Determine & Access Accurate Data
The data that you use for projects must be concrete. Otherwise, the whole point of collecting the data becomes useless. Get a precise, visual analysis of the data and make sure to clean it. This technique is used heavily in the industry because it lessens the chances of going with the wrong strategy. A good BA should be able to burrow through the data and come out with meaningful insights.
Defining The Problem
In order to solve something, you have to understand what the problem is. The good news is, you'll most likely find yourself paired up with experts who will give you key information to determine what exactly you're dealing with. Rigorous document analysis and a precise description of the problem hold the key to effective solutions. Once you have assessed the data and the information, you can then find a way to develop a solution.
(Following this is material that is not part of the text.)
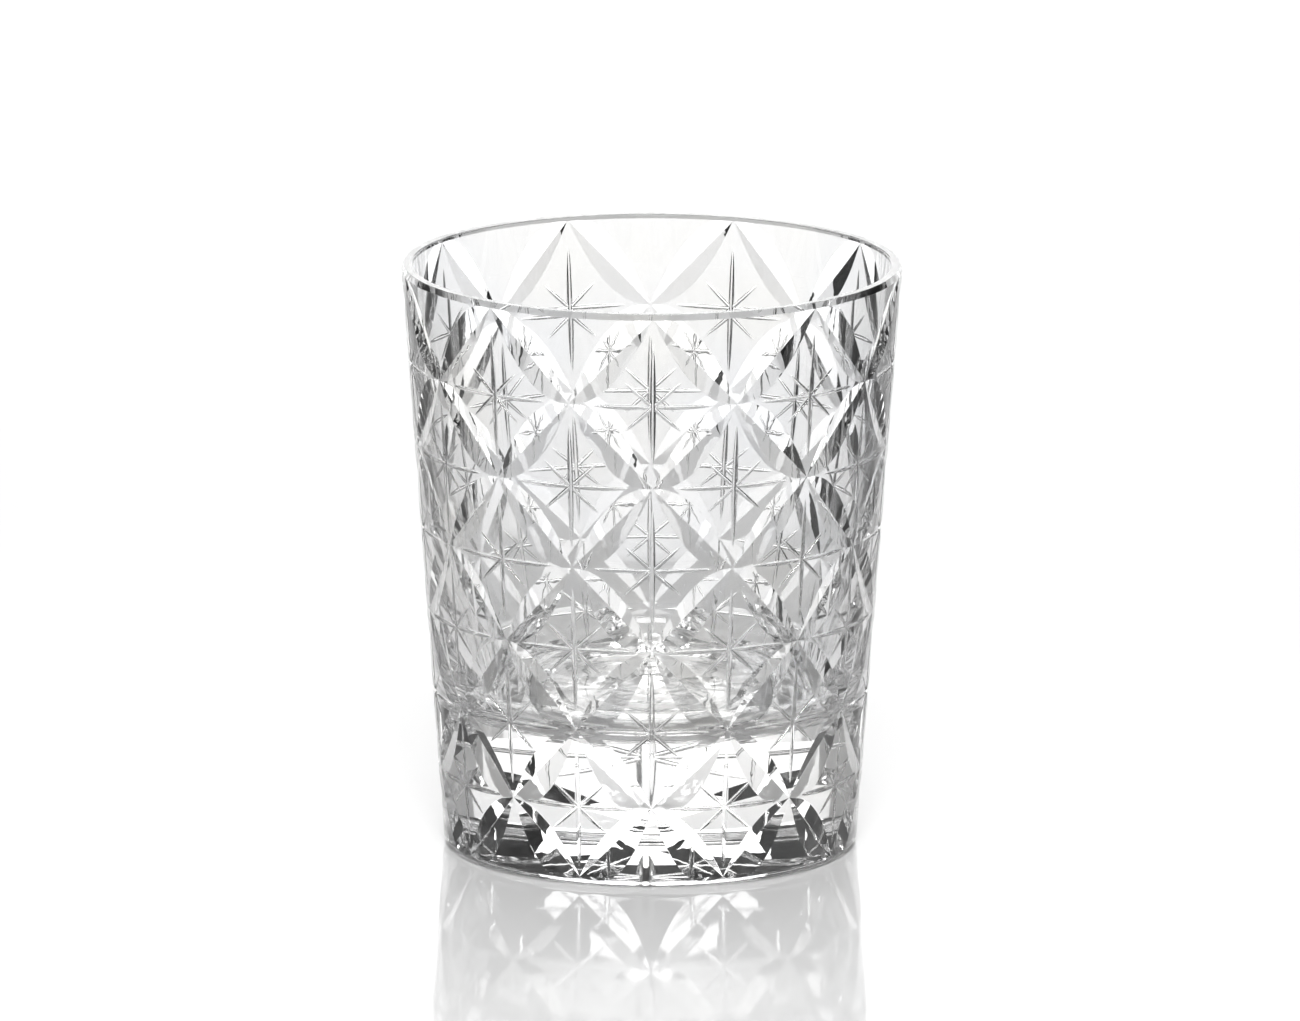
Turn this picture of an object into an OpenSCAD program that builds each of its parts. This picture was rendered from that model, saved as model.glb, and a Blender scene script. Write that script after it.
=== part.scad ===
// Cut-crystal whiskey tumbler: one piece of clear glass, millimetres, +Z up.
// The origin is the centre of the foot, on the surface the glass stands on.
// A conical blank with a thick base is hollowed, then decorated with mitre-wheel cuts:
// a lattice of leaf-shaped grooves, and an eight-rayed star in the middle of each diamond.

/* [Body] */
// Diameter over the top of the wall, just under the rim bevel
rim_d = 84.4; // [76:0.5:92]
// Overall height, foot to rim
height = 100; // [85:0.5:115]
// Diameter the wall's straight line would have at the table
foot_d = 70; // [60:0.1:80]
// Height of the ground bevel on the outside of the rim
rim_bevel_h = 1.0; // [0.4:0.1:2]
// How far the rim bevel steps in
rim_bevel_w = 0.35; // [0.1:0.05:1]
// Radius of the polished corner round the foot
foot_round = 1.6; // [0.8:0.1:3]

/* [Hollow] */
// Wall thickness where it is thinnest
wall_min = 1.7; // [1:0.1:3]
// Height at which the wall is thinnest
wall_min_z = 81; // [60:1:95]
// Radius of the long curve that thickens the wall towards the base
wall_curve_r = 320; // [200:10:600]
// Height of the inner floor, so the thickness of the base
floor_z = 24; // [12:0.5:35]
// Radius of the rounded corner between inner wall and floor
floor_round = 6; // [3:0.5:12]

/* [Underside] */
// Diameter of the shallow ground recess under the base
punt_d = 52; // [30:1:60]
// Depth of that recess at the centre
punt_depth = 0.8; // [0.3:0.1:2]

/* [Lattice] */
// Diamonds around the glass
columns = 9; // [6:1:12]
// Height from the lower edge of the rim bevel down to the second row of knots
top_gap = 15.0; // [12:0.1:18]
// Height between the rows in the middle of the wall
row_gap = 14.2; // [12:0.1:16]
// How much each of the two lowest gaps is shorter than the one above it
foot_squeeze = 0.9; // [0:0.1:2]
// Half the width of a leaf groove at its middle
leaf_half_w = 3.0; // [1.5:0.1:4]
// Gap left between the tip of a groove and its knot
tip_gap = 0.12; // [0:0.02:0.4]

/* [Stars] */
// Length of the upright arms
arm_up = 10.6; // [6:0.1:13]
// Length of the level arms
arm_level = 9.8; // [6:0.1:12]
// Length of the slanting arms
arm_slant = 6.3; // [3:0.1:7]
// Angle of the slanting arms from the level
slant_turn = 42; // [30:1:60]
// Depth of the star at its centre
star_depth = 0.45; // [0.2:0.01:0.8]
// Half width of the upright arms where they leave the centre
up_half_w = 0.5; // [0.2:0.01:0.8]
// Half width of the level arms where they leave the centre
level_half_w = 0.36; // [0.2:0.01:0.8]

/* [Hidden] */
$fn = 96;
rim_r = rim_d / 2;
foot_r = foot_d / 2;
lip_z = height - rim_bevel_h;
slope = atan((rim_r - foot_r) / lip_z);
step = 360 / columns;
row_z = [
    lip_z,
    lip_z - top_gap,
    lip_z - top_gap - row_gap,
    lip_z - top_gap - 2 * row_gap,
    lip_z - top_gap - 3 * row_gap,
    lip_z - top_gap - 4 * row_gap,
    lip_z - top_gap - 5 * row_gap + foot_squeeze,
    lip_z - top_gap - 6 * row_gap + 3 * foot_squeeze
];
last_row = len(row_z) - 1;
// How far the cutting tools stand out of the glass
air = 0.8;
// Small overlap that keeps joined shapes from only touching
eps = 0.01;

// Radius of the uncut outer wall at a height.
function wall_r(z) = foot_r + (rim_r - foot_r) * z / lip_z;

// Wall thickness at a height: a long curve that is thinnest near the top.
function wall_t(z) =
    wall_min + (z < wall_min_z ? 1 : 0.4) * pow(z - wall_min_z, 2) / (2 * wall_curve_r);

// Radius of the inner wall at a height.
function inner_r(z) = wall_r(z) - wall_t(z);

// A point mirrored left to right.
function flip_x(p) = [-p.x, p.y, p.z];

// How far the round wall falls back behind its tangent, at a distance to one side.
function wall_drop(z, across) = wall_r(z) - sqrt(pow(wall_r(z), 2) - across * across);

// Puts its children on the outer wall: x runs round the wall, y up it and z out of it.
module on_wall(angle, z) {
    rotate([0, 0, angle])
        translate([0, -wall_r(z), z])
            rotate([90 + slope, 0, 0])
                children();
}

// A straight V-shaped groove along x, centred, cut to a depth below the surface.
module groove(length, depth, half_w) {
    top_w = (depth + air) * half_w / depth;
    translate([-length / 2, 0, -depth])
        rotate([90, 0, 90])
            linear_extrude(height = length)
                polygon([[0, 0], [top_w, depth + air], [-top_w, depth + air]]);
}

// The solid turned shape before hollowing: cone, rim bevel and polished foot corner.
module blank() {
    corner_r = wall_r(foot_round) - foot_round;
    rotate_extrude()
        union() {
            polygon([
                [0, 0],
                [corner_r, 0],
                [corner_r, foot_round],
                [wall_r(foot_round), foot_round],
                [rim_r, lip_z],
                [rim_r - rim_bevel_w, height],
                [0, height]
            ]);
            translate([corner_r, foot_round])
                intersection() {
                    circle(r = foot_round);
                    translate([-eps, -foot_round])
                        square([foot_round + eps, foot_round]);
                }
        }
}

// The drinking space: a gently curved wall and a floor with a rounded corner.
module hollow() {
    corner_z = floor_z + floor_round;
    corner_r = inner_r(corner_z) - floor_round;
    wall_h = height + 1 - corner_z;
    wall = [for (i = [0 : 12]) let (z = corner_z + wall_h * i / 12) [inner_r(z), z]];
    rotate_extrude()
        union() {
            polygon(concat([[0, corner_z]], wall, [[0, height + 1]]));
            translate([0, floor_z])
                square([corner_r, floor_round + eps]);
            translate([corner_r, corner_z])
                intersection() {
                    circle(r = floor_round);
                    translate([-eps, -floor_round])
                        square([floor_round + eps, floor_round + eps]);
                }
        }
}

// The shallow dish ground into the underside, so the glass stands on a ring.
module punt() {
    dish_r = (pow(punt_d / 2, 2) + pow(punt_depth, 2)) / (2 * punt_depth);
    translate([0, 0, punt_depth - dish_r])
        sphere(r = dish_r);
}

// One leaf groove from a knot on row k down to the next knot, leaning left or right.
// It is cut straight, so it is deepest in the middle, where the round wall stands out most.
module leaf(angle, k, lean) {
    z_mid = (row_z[k] + row_z[k + 1]) / 2;
    rise = (row_z[k] - row_z[k + 1]) / cos(slope);
    across = 2 * wall_r(z_mid) * sin(step / 4);
    span = norm([across, rise]);
    depth = wall_drop(z_mid, (span / 2 - tip_gap) * across / span);
    on_wall(angle, z_mid)
        rotate([0, 0, lean * atan2(rise, across)])
            groove(span + 1, depth, leaf_half_w);
}

// Every leaf between row k and the next that lies to one side of its upper or lower knot.
module leaf_band(k, side) {
    for (c = [0 : columns - 1])
        leaf((c + side * 0.25) * step, k, (k % 2 == 0 ? -1 : 1) * side);
}

// The tip of a star arm on the round wall, seen from the star's centre.
function arm_tip(turn, length, z) = [
    length * cos(turn),
    length * sin(turn),
    -wall_drop(z, length * cos(turn))
];

// The eight-rayed star, cut as one faceted pit: its valleys run straight from the deepest
// point, at the centre, to the eight tips, and neighbouring arms meet in a notch.
module star(z) {
    pit = [0, 0, -star_depth];
    by_level = [level_half_w / tan(slant_turn / 2), level_half_w, 0];
    by_upright = [up_half_w, up_half_w / tan(45 - slant_turn / 2), 0];
    quarter = [
        arm_tip(0, arm_level, z),
        by_level,
        arm_tip(slant_turn, arm_slant, z),
        by_upright,
        arm_tip(90, arm_up, z),
        flip_x(by_upright),
        flip_x(arm_tip(slant_turn, arm_slant, z)),
        flip_x(by_level)
    ];
    outline = concat(quarter, [for (p = quarter) [-p.x, -p.y, p.z]]);
    // Tips and notches are carried on past the wall, along the facets they end.
    brim = [for (i = [0 : 15]) pit + (i % 2 == 0 ? 1.12 : 3) * (outline[i] - pit)];
    polyhedron(
        points = concat([pit, [0, 0, 2 * air]], brim),
        faces = [
            for (i = [0 : 15]) let (this = 2 + i, next = 2 + (i + 1) % 16)
                each [[0, this, next], [1, next, this]]
        ]
    );
}

// The stars of row k.
module star_band(k) {
    for (c = [0 : columns - 1])
        on_wall((c + (k % 2 == 0 ? 0.5 : 0)) * step, row_z[k])
            star(row_z[k]);
}

// The blank with the lattice cut into it, one diagonal of one gap at a time from the rim down.
module cut_lattice(cuts) {
    if (cuts == 0)
        blank();
    else
        difference() {
            cut_lattice(cuts - 1);
            leaf_band(floor((cuts - 1) / 2), cuts % 2 == 0 ? 1 : -1);
        }
}

// The lattice-cut blank with the stars cut as well, row by row.
module cut_stars(rows) {
    if (rows == 0)
        cut_lattice(2 * last_row);
    else
        difference() {
            cut_stars(rows - 1);
            star_band(rows);
        }
}

module tumbler() {
    color([0.93, 0.96, 0.97, 0.35])
        difference() {
            cut_stars(last_row - 1);
            hollow();
            punt();
        }
}

tumbler();
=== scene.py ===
"""Looks of the cut-crystal whiskey tumbler, in metres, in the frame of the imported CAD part.

The glass is turned, hollowed and cut again here with finer surfaces than the CAD solid has: the
leaf grooves have a slightly bent bed, the star rays are narrow with a round bottom, and every
corner carries the normal of the surface that it stands for, so that light bends as it does in
polished glass. The lights were chosen by comparing renders with the photograph.
"""
import math

import bmesh
import bpy
from mathutils import Matrix, Vector


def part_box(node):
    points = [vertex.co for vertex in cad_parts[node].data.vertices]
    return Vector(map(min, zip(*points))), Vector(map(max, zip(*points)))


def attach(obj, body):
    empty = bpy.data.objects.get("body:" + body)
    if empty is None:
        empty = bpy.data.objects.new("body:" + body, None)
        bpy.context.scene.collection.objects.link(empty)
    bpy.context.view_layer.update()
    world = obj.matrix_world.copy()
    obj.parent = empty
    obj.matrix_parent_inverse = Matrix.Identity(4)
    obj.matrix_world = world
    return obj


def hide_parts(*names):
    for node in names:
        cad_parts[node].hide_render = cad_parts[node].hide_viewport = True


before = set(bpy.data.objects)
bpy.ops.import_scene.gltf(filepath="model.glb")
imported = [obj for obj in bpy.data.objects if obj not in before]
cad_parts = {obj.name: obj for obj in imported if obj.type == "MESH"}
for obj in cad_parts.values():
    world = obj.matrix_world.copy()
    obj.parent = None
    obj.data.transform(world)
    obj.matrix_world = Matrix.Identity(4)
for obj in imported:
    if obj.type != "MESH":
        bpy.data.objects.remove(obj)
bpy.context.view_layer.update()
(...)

Analyze Data & Interpret Solution Models
Take the acquired, relevant data and use different statistical techniques to build models that help in faster decision-making. A maintenance model with solution prediction is one good example.
You will be interacting with stakeholders, where key decisions will be made based on what you have provided. This is the part where your own due diligence will come into play. If things don't pan out, you will likely be the scapegoat. If the information you have shared turns out to be accurate and leads to the success of the project, then you will be hailed as the driving force behind that success. Be sure you lay things out visually for the stakeholders so they can easily understand what you're presenting. Basically, you need to make the data' come alive' so that the stakeholders can interpret it easily and without ambiguity. It is vital to have experience using data-reporting tools to give solid presentations of the project schematics with the right visualizations so that it is easy for stakeholders to grasp the outputs.
It is vital that you document what works & what doesn't throughout working on a project. Documenting everything you are doing will help you improve in the long run. Whether a project succeeds or falls below expectations, you can go back into your notes to figure out what went right or what went wrong. This is a proven winning formula for building experience and polishing your BA skills. On the flip side, repeating the same mistakes could lead to you being on the unemployment line.
Competent Verbal Communication
Business Analysts are responsible for analyzing data and communicating the results to senior management and other stakeholders, so communication is one of the most important skills required. You should be able to make your points and ask your questions clearly and unambiguously. For example, if a particular stakeholder is not from the technical domain, you should be able to communicate with them without using any technical jargon.
This skill is the most important of all those required by business analysts. BAs must first understand their priorities before scheduling their day.
Multitasking is an essential sub-skill in time management. It allows you to perform multiple tasks at once, saving time and allowing you to focus on other work. A Business Analyst must attend to important work commitments and be able to balance work and personal life.
In the organization’s life, projects are for a very short duration. Organizational requirements exist for a much more extended period than those projects. BAs are responsible for working on requirements for multiple projects with a larger number of stakeholders over the years of association with the organization. In today's high-tech landscape, the BA role takes many new shapes and dimensions. It is crucial to improve your technical and people skills to become a successful business analyst. You should also master data skills and their application across the project to be a sought-after BA.